No site da Márcia Peltier
Doenças do coração foram, por muito tempo, associadas à população masculina. Essa percepção correspondeu à verdade até certo ponto da história – 50 anos atrás, no início dos anos 1960, de cada dez infartos e acidentes vasculares cerebrais, nove ocorriam em homens. A percepção pode persistir para muita gente. Mas a realidade, definitivamente, mudou – e é preciso abrir os olhos para isso.
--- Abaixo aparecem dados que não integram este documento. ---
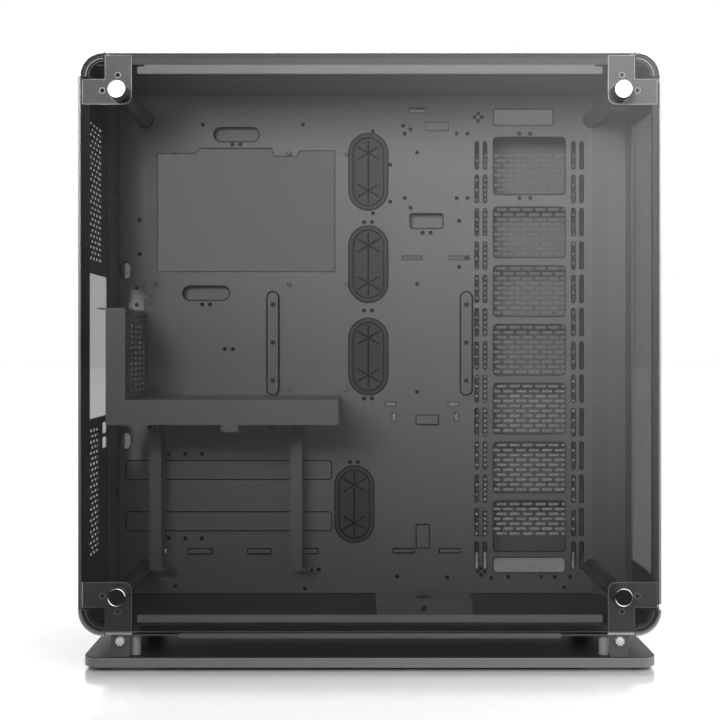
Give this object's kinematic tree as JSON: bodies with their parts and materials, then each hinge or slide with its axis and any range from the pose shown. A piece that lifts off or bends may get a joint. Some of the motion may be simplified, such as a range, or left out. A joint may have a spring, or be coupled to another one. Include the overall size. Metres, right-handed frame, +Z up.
{
  "type": "open-frame computer chassis",
  "caption": "Square open-frame computer chassis with tinted glass panes, a slotted motherboard tray, knob-held side panes and a low base plate.",
  "frame": {"origin": "on the floor, under the middle of the chassis", "axes": "+X towards the front of the computer, +Y from the near side to the far side, +Z up"},
  "size_m": [0.6212, 0.26, 0.6603],
  "materials": {
    "steel": "fine-textured black powder coat",
    "tray_steel": "fine-textured black powder coat",
    "gusset_steel": "satin black powder coat",
    "post_steel": "satin black paint",
    "cover_plastic": "moulded black plastic",
    "rail_steel": "satin black powder coat",
    "tinted_glass": "grey tinted tempered glass",
    "knob_metal": "black anodised",
    "mirror_cap": "polished",
    "screw_steel": "black zinc",
    "grommet_rubber": "soft black rubber",
    "foot_rubber": "dense grey rubber",
    "base_gloss": "high-gloss black",
    "filter_plastic": "black plastic frame with fine mesh"
  },
  "bodies": {
    "root": {"clamp_near_rear": "steel", "clamp_far_rear": "steel", "clamp_near_front": "steel", "clamp_far_front": "steel", "base_posts": "steel", "top_panel": "steel", "bottom_panel": "steel", "rear_panel": "steel", "front_frame": "steel", "skirt_plate": "steel", "motherboard_tray": "tray_steel", "fan_grille": "tray_steel", "card_bracket": "tray_steel", "supply_post_rear": "tray_steel", "supply_post_front": "tray_steel", "pump_bracket": "tray_steel", "drive_plate_upper": "tray_steel", "drive_plate_middle": "tray_steel", "drive_plate_lower": "tray_steel", "gusset_near_bottom_rear": "gusset_steel", "gusset_near_bottom_front": "gusset_steel", "gusset_near_top_rear": "gusset_steel", "gusset_near_top_front": "gusset_steel", "gusset_far_bottom_rear": "gusset_steel", "gusset_far_bottom_front": "gusset_steel", "gusset_far_top_rear": "gusset_steel", "gusset_far_top_front": "gusset_steel", "corner_post_bottom_rear": "post_steel", "corner_post_bottom_front": "post_steel", "corner_post_top_rear": "post_steel", "corner_post_top_front": "post_steel", "corner_cover_bottom_rear": "cover_plastic", "corner_cover_bottom_front": "cover_plastic", "corner_cover_top_rear": "cover_plastic", "corner_cover_top_front": "cover_plastic", "top_rail_near": "rail_steel", "top_rail_far": "rail_steel", "bottom_rail_near": "rail_steel", "bottom_rail_far": "rail_steel", "glass_near": "tinted_glass", "glass_far": "tinted_glass", "glass_top": "tinted_glass", "glass_front": "tinted_glass", "knobs_near": "knob_metal", "knobs_far": "knob_metal", "knob_caps_near": "mirror_cap", "knob_caps_far": "mirror_cap", "gusset_screws": "screw_steel", "panel_screws": "screw_steel", "thumb_screws": "screw_steel", "standoffs": "screw_steel", "grommet_1": "grommet_rubber", "grommet_2": "grommet_rubber", "grommet_3": "grommet_rubber", "grommet_4": "grommet_rubber", "cable_strip_rear": "grommet_rubber", "cable_strip_front": "grommet_rubber", "base_feet": "foot_rubber", "base_plate": "base_gloss", "dust_filter": "filter_plastic"}
  },
  "joints": []
}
– Dos anos 1980 para cá, as mulheres vieram ganhando terreno e hoje se equiparam aos homens – diz o cardiologista e clínico José Geraldo Moreira. – Hoje, 48% das doenças circulatórias acometem as mulheres. Ou seja, de 9 para uma, passou a um para uma.
A explicação? Uma combinação de muitos fatores, todos seguindo pela equiparação de questões ligadas ao dia a dia mais estressado e falta de cuidados com alimentação e a rotina de exercícios. Ou seja, a mulher, hoje, se igualou aos homens nesse triste campeonato.
A situação tem inspirado a campanha Mulher Coração, da Sociedade Brasileira de Clínica Médica, que esse ano, o segundo, tem a atriz Claudia Raia como madrinha. “A ideia nasceu da necessidade de informarmos as mulheres sobre a prevenção de doenças cardiovasculares”, afirma o presidente da SBCM, o professor Antônio Carlos Lopes. “Na maioria das vezes, elas não apresentam sintomas comuns, como dores no peito, e é nossa responsabilidade divulgar as formas de identificar e evitar estes casos”.
– A maioria das mulheres não tem mesmo consciência desse risco aumentado e das particularidades de seu organismo do ponto de vista cardiológico – continua José Geraldo Moreira. – Muitas vezes sintomas como cansaço, dificuldade para respirar, dor de estômago ou nas costas podem apontar um episódio de doença circulatória e a mulher não dá importância. Acha que está trabalhando muito ou exagerou na academia.
A dupla -às vezes tripla – jornada é uma realidade de muitas mulheres, que assumiram o papel de provedoras acumulando o trabalho com a rotina doméstica. Resultado: estresse.
– Nas mulheres ainda temos que considerar o fator hormonal, como menstruação, gravidez, amamentação, menopausa – lista José Geraldo. – Muito mais sensível a essas alterações, o organismo feminino pode se ver diante de uma cascata hormonal que inclui descargas de cortisol e adrenalina, levando a mais estresse.
E a menopausa ainda traz a perda de estrogênio e progesterona, que são hormônios cardioprotetores, lembra o médico.
– A reposição hormonal que era feita até os anos 2000 não é mais recomendada, porque aumenta outros riscos, como o de câncer de mama, de útero e ovário, além de doença tromboembólica. Mas pode ser feita para mulheres de baixo risco e muito sintomáticas.
Resumindo, então: cascata hormonal, bola de neve na vida diária… quem não conhece aquela mulher que acumula funções e responsabilidades e acaba comendo mal, negligenciando o exercício, caindo em depressão? Ou até se identifica com esse perfil?
– A depressão acomete bem mais as mulheres, na proporção de duas para cada homem, especialmente depois da menopausa, inclusive por causa das mudanças hormonais. Por um lado, a mulher procura mais o médico do que os homens e se cuida mais. Por outro, tem maior sensibilidade ao lado psicológico, e emocional, que já é reconhecido como fator determinante na saúde em geral – aponta o cardiologista.
Um ponto em especial merece atenção, ele ressalta: o número de mulheres jovens fumantes vem aumentando, na contramão da queda geral do hábito tabagista.
– A partir da adolescência, o uso do anticoncepcional, combinado com o fumo precoce, o sobrepeso bem frequente nos dias de hoje e a entrada num mercado de trabalho estressante pode transformar a mulher num alvo fácil para as doenças cardiológicas. A atenção ao coração da mulher hoje tem que ser permanente, estar nos cuidados de rotina – encerra.